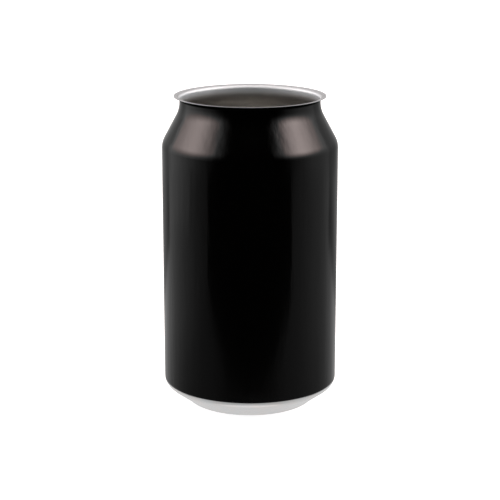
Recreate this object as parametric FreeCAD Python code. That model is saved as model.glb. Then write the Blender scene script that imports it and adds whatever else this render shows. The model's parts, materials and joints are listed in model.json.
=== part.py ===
"""A one-piece aluminium beverage can body, drawn, ironed, necked and flanged, before its end is seamed on.

Millimetres and degrees.  +Z is up, and the origin is on the can's axis at the level that it stands on.
The whole body is one sheet, so its section is one path of bends and straight runs, followed once along
the outer face and once along the inner face, and turned about the axis.
"""
import FreeCAD, Part
import math
import os

# Overall sizes
can_height = 117.8              # stand ring to the top of the flange
body_diameter = 66.2            # outside of the straight wall

# Neck and flange
plug_bore = 52.4                # inside of the short straight neck, which takes the end
plug_height = 5.0               # top of the flange down to the corner of neck and cone
cone_angle = 28.3               # necked-in cone, from the vertical
shoulder_radius = 8.0           # between the wall and the cone
neck_radius = 11.0              # between the cone and the straight neck
flange_width = 2.1              # outside of the neck to the lip
flange_radius = 1.4             # under the flange

# Stand ring and heel
stand_diameter = 46.6           # middle of the flat land
land_width = 0.5                # flat land that touches the table
nose_radius = 1.2               # on both sides of the land
foot_angle = 45.0               # short outer leg above the nose, from the horizontal
foot_height = 1.2               # level where that leg meets the base cone
foot_radius = 2.0               # hollow blend between the two
base_angle = 36.2               # base cone, from the horizontal
heel_radius = 4.0               # between the base cone and the wall

# Dome under the can
leg_lean = 6.0                  # inner leg of the stand ring, from the vertical
leg_height = 4.9                # level of the dome's edge
dome_depth = 10.2               # level of the dome's middle
dome_edge_radius = 1.5          # between the inner leg and the dome

# Sheet thickness, and how it changes up the inside of the wall
base_wall = 0.26                # dome, stand ring and heel
mid_wall = 0.10                 # ironed wall
neck_wall = 0.16                # shoulder, neck and flange
base_wall_reach = 4.0           # heel's end up to where the wall starts to thin
lower_taper = 10.0              # length of the change from base_wall to mid_wall
upper_taper = 8.0               # length of the change from mid_wall to neck_wall
neck_wall_reach = 3.0           # shoulder's start down to where neck_wall is reached

# The directions that the outer face looks in, as angles in the section, measured up from outwards
FACES_OUT = 0.0
FACES_DOWN = -90.0
LEG_FACES = -180.0 + leg_lean
FOOT_FACES = foot_angle - 90.0
BASE_FACES = base_angle - 90.0
CONE_FACES = cone_angle

TOUCHING = 1e-6                 # two points nearer than this are one


def section(radius, level):
    """A point or a step in the half plane that holds the section."""
    return FreeCAD.Vector(radius, 0, level)


def facing(angle):
    """The unit step at an angle in the section."""
    return section(math.cos(math.radians(angle)), math.sin(math.radians(angle)))


def slope(angle):
    return math.tan(math.radians(angle))


class Bend:
    """An arc of the sheet.  The radius is the outer face's, and is negative where the centre lies outside."""

    def __init__(self, centre, radius, faces_from, faces_to):
        self.centre = centre
        self.radius = radius
        self.faces = (faces_from, (faces_from + faces_to) / 2, faces_to)

    def at(self, depth):
        """Start, middle and end of the bend, that deep under the outer face."""
        return [self.centre + facing(angle) * (self.radius - depth) for angle in self.faces]


def bends_at(corners, faces):
    """Bends for a run of corners (point, radius).  faces holds the direction of each side, so one more.

    Where two bends need more than the side between them, both radii shrink to fit it.
    """
    turns = [abs(after - before) / 2 for before, after in zip(faces, faces[1:])]
    needed = [abs(radius) * slope(turn) for (point, radius), turn in zip(corners, turns)]
    shares = [1.0] * len(corners)
    for side in range(len(corners) - 1):
        length = (corners[side + 1][0] - corners[side][0]).Length
        share = min(1.0, length / (needed[side] + needed[side + 1]))
        shares[side] = min(shares[side], share)
        shares[side + 1] = min(shares[side + 1], share)
    bends = []
    for (point, radius), share, before, after in zip(corners, shares, faces, faces[1:]):
        outwards = facing(before) + facing(after)
        outwards = outwards * (1 / facing(before).dot(outwards))
        bends.append(Bend(point - outwards * (radius * share), radius * share, before, after))
    return bends


def dome_bends(leg_foot):
    """The dome and the bend at its edge.  leg_foot is where the inner leg's face would reach the table."""
    edge = leg_foot + section(-leg_height * slope(leg_lean), leg_height)
    rise = dome_depth - leg_height
    dome_radius = (edge.x ** 2 + rise ** 2) / (2 * rise)
    dome_centre = section(0, dome_depth - dome_radius)
    # The bend's centre is dome_edge_radius off the leg, and as far inside the dome's circle.
    down_the_leg = facing(LEG_FACES + 90)
    start = edge + facing(LEG_FACES) * dome_edge_radius - dome_centre
    along = start.dot(down_the_leg)
    inside = dome_radius - dome_edge_radius
    travel = -along - math.sqrt(along ** 2 - start.dot(start) + inside ** 2)
    spoke = start + down_the_leg * travel
    dome_ends = FACES_DOWN - math.degrees(math.atan2(spoke.x, spoke.z))
    return [
        Bend(dome_centre, -dome_radius, FACES_DOWN, dome_ends),
        Bend(dome_centre + spoke, -dome_edge_radius, dome_ends, LEG_FACES),
    ]


def base_bends():
    """Dome, stand ring, foot and heel, from the axis out to the wall."""
    inner_corner = stand_diameter / 2 - land_width / 2 - nose_radius * slope((FACES_DOWN - LEG_FACES) / 2)
    outer_corner = stand_diameter / 2 + land_width / 2 + nose_radius * slope((FOOT_FACES - FACES_DOWN) / 2)
    foot_corner = outer_corner + foot_height / slope(foot_angle)
    heel_level = foot_height + (body_diameter / 2 - foot_corner) * slope(base_angle)
    corners = [
        (section(inner_corner, 0), nose_radius),
        (section(outer_corner, 0), nose_radius),
        (section(foot_corner, foot_height), -foot_radius),
        (section(body_diameter / 2, heel_level), heel_radius),
    ]
    ring = bends_at(corners, [LEG_FACES, FACES_DOWN, FOOT_FACES, BASE_FACES, FACES_OUT])
    return dome_bends(section(inner_corner, 0)) + ring


def neck_bends():
    """Shoulder, neck and flange, from the wall up, and the lip that they end in."""
    neck_outside = plug_bore / 2 + neck_wall
    neck_level = can_height - plug_height
    shoulder_level = neck_level - (body_diameter / 2 - neck_outside) / slope(cone_angle)
    flange_level = can_height - neck_wall
    corners = [
        (section(body_diameter / 2, shoulder_level), shoulder_radius),
        (section(neck_outside, neck_level), -neck_radius),
        (section(neck_outside, flange_level), -min(flange_radius, flange_width)),
    ]
    bends = bends_at(corners, [FACES_OUT, CONE_FACES, FACES_OUT, FACES_DOWN])
    return bends, section(neck_outside + flange_width, flange_level)


def thinning(heel_end, shoulder_start):
    """Points on the inner face of the wall where its thickness starts or stops changing."""
    wall = body_diameter / 2
    thins_at = heel_end.z + base_wall_reach
    thickened_at = shoulder_start.z - neck_wall_reach
    return [
        [section(wall - base_wall, thins_at)],
        [section(wall - mid_wall, thins_at + lower_taper)],
        [section(wall - mid_wall, thickened_at - upper_taper)],
        [section(wall - neck_wall, thickened_at)],
    ]


def trace(stops):
    """Edges along the stops, each one point or the three points of an arc, with straight runs between."""
    edges = []
    pen = stops[0][0]
    for stop in stops:
        if (stop[0] - pen).Length > TOUCHING:
            edges.append(Part.LineSegment(pen, stop[0]).toShape())
        if len(stop) == 3:
            edges.append(Part.Arc(*stop).toShape())
        pen = stop[-1]
    return edges


def can_body():
    base = base_bends()
    neck, lip = neck_bends()
    outer = [bend.at(0) for bend in base + neck] + [[lip]]
    base_inside = [bend.at(base_wall) for bend in base]
    neck_inside = [bend.at(neck_wall) for bend in neck]
    wall_inside = thinning(base_inside[-1][-1], neck_inside[0][0])
    inner = base_inside + wall_inside + neck_inside + [[lip + section(0, neck_wall)]]
    lip_edge = Part.LineSegment(outer[-1][-1], inner[-1][-1]).toShape()
    axis_edge = Part.LineSegment(inner[0][0], outer[0][0]).toShape()
    outline = Part.Wire(trace(outer) + [lip_edge] + trace(inner)[::-1] + [axis_edge])
    return Part.Face(outline).revolve(section(0, 0), section(0, 1), 360)


os.makedirs("parts", exist_ok=True)
can_body().exportStep("parts/can_body.step")
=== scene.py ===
"""Looks of an empty beverage can body: gloss black outside, bare metal base, lacquered inside and flange.

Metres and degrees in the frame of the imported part: +Z up, the can's axis on Z, standing at z = 0.
"""
import json
import math

import bpy
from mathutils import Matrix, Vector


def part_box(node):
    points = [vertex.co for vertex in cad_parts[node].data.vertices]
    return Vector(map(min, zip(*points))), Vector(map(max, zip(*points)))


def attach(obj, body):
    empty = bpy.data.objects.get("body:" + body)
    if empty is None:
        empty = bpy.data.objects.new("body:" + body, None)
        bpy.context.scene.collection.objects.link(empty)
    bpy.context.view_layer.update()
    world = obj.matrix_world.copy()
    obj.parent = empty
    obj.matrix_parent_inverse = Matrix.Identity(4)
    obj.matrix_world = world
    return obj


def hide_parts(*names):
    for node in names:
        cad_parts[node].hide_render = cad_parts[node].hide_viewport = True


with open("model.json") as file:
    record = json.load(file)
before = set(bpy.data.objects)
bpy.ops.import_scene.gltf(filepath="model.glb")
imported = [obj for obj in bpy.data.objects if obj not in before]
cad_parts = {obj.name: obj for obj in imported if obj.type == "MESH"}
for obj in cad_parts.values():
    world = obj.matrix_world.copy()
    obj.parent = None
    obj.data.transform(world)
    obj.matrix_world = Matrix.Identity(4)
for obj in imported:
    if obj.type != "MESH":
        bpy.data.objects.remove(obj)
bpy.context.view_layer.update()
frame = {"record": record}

MM = 0.001

# Sizes taken from the frame
node_low, node_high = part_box("can_body")
can_height = node_high.z
wall_radius = max(node_high.x, node_high.y)
stand_radius = frame["record"]["mounts"][0]["pos_m"][0]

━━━

#### [SET PROBLEM]
Give the lines again, exactly as they stand, from the beginning of the data through the line with "is seamed on.".

#### [EXERCISE SOLUTION]
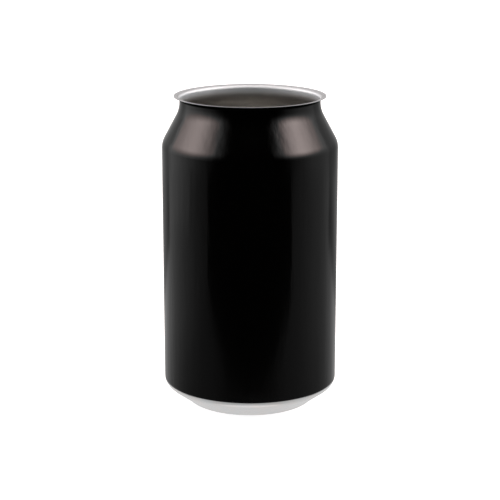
Recreate this object as parametric FreeCAD Python code. That model is saved as model.glb. Then write the Blender scene script that imports it and adds whatever else this render shows. The model's parts, materials and joints are listed in model.json.
=== part.py ===
"""A one-piece aluminium beverage can body, drawn, ironed, necked and flanged, before its end is seamed on.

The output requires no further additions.